Given https://github.com/rust-lang/cargo/issues/2775 it does seem to me that this doesn't need an RFC. I'll let this discussion happen anyway, however, and maybe open an RFC that gets approved pretty quickly as a way to get more eyeballs on it.

Just to poke at this a bit, the size of the equivalence class for any given crate name is exponential in the number of hyphens/underscores in the name. I think you've given an argument for why this isn't a problem for a particular implementation/situation. And that might be enough. But is there ever a need to enumerate the equivalence class? (I don't know, I'm not familiar with Cargo/crates.io workings, but figured I'd ask.)

Given that crates.io and docs.rs already handle it, I don't think so. From cargo's standpoint I'm only aware of the registry where you actually need to enumerate things.

1 Like

The crates.​io and docs.​rs situation are a bit different from Cargo's. Those avoid enumerating an equivalence class by using their own private index representation which, for example, might key by a normalized form of the package name with all hyphens/underscores replaced by one or the other. But Cargo's index is tied to a public and documented format for other tools and registries to build on top of (https://doc.rust-lang.org/1.47.0/cargo/reference/registries.html#index-format), so modifying the representation to support efficient querying is going to require far more coordination.

4 Likes

Currently Cargo and local Cargo tools can cheaply search crates for all hyphen/underscore variants, because the entire index is kept locally on user's machine. However, this approach doesn't scale well and will fail before crates.io reaches npm's size.

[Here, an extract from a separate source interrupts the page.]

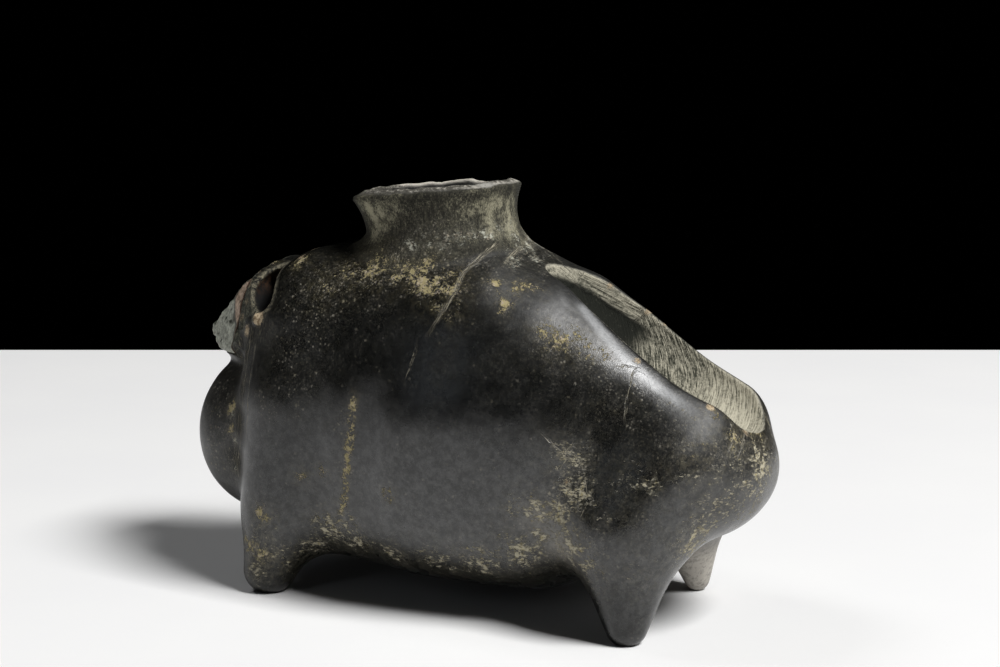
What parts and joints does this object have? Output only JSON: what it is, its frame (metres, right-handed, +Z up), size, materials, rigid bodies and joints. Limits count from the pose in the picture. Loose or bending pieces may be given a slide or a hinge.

To fix the scalability problem, I've proposed a new registry interface based on static HTTP files that allows downloading only as little of the index as needed. However, that partial access means it's no longer possible to do brute-force search.

So it'd be nice to take this into consideration. For example, the file paths in the index could be changed to always use underscores.